──────── Information supplied

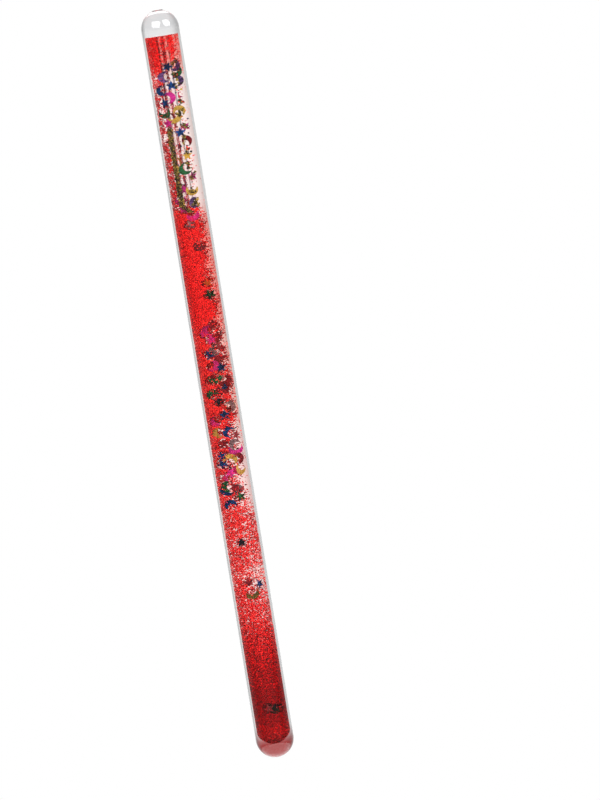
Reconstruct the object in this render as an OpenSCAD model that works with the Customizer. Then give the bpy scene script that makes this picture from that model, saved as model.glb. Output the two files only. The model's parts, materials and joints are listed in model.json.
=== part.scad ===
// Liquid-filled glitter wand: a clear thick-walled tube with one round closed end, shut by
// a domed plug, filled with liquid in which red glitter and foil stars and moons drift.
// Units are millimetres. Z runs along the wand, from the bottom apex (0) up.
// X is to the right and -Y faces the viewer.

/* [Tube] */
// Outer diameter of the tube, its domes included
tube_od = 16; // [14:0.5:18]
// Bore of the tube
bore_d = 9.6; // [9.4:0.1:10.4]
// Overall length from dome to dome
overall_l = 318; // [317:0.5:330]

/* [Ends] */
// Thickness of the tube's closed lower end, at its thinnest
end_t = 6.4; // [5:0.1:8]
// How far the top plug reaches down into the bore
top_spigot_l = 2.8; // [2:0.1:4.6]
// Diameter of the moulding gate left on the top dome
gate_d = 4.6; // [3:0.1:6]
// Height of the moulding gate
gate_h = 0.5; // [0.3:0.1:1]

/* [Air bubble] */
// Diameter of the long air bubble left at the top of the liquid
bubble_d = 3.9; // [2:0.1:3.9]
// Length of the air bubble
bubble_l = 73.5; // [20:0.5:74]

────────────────

◆ Challenge
All the data must be duplicated exactly, with nothing added or removed.

◆ Solution
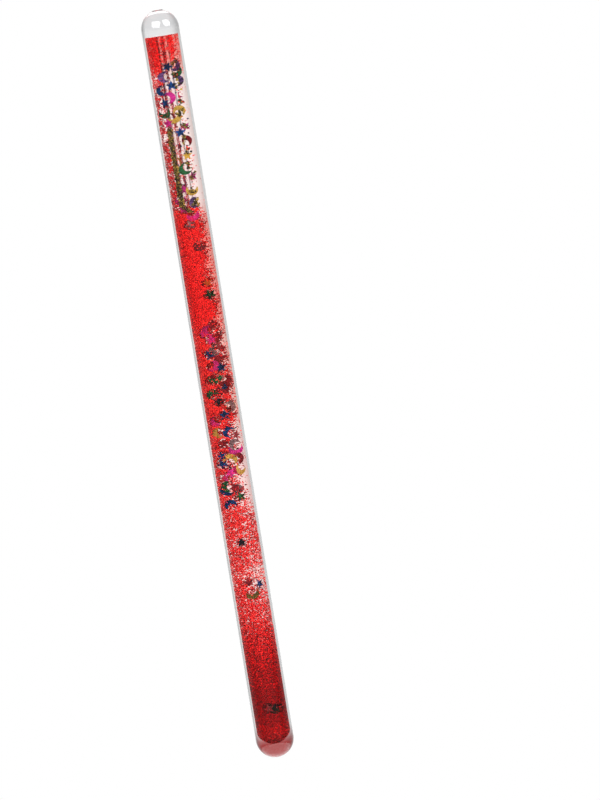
Reconstruct the object in this render as an OpenSCAD model that works with the Customizer. Then give the bpy scene script that makes this picture from that model, saved as model.glb. Output the two files only. The model's parts, materials and joints are listed in model.json.
=== part.scad ===
// Liquid-filled glitter wand: a clear thick-walled tube with one round closed end, shut by
// a domed plug, filled with liquid in which red glitter and foil stars and moons drift.
// Units are millimetres. Z runs along the wand, from the bottom apex (0) up.
// X is to the right and -Y faces the viewer.

/* [Tube] */
// Outer diameter of the tube, its domes included
tube_od = 16; // [14:0.5:18]
// Bore of the tube
bore_d = 9.6; // [9.4:0.1:10.4]
// Overall length from dome to dome
overall_l = 318; // [317:0.5:330]

/* [Ends] */
// Thickness of the tube's closed lower end, at its thinnest
end_t = 6.4; // [5:0.1:8]
// How far the top plug reaches down into the bore
top_spigot_l = 2.8; // [2:0.1:4.6]
// Diameter of the moulding gate left on the top dome
gate_d = 4.6; // [3:0.1:6]
// Height of the moulding gate
gate_h = 0.5; // [0.3:0.1:1]

/* [Air bubble] */
// Diameter of the long air bubble left at the top of the liquid
bubble_d = 3.9; // [2:0.1:3.9]
// Length of the air bubble
bubble_l = 73.5; // [20:0.5:74]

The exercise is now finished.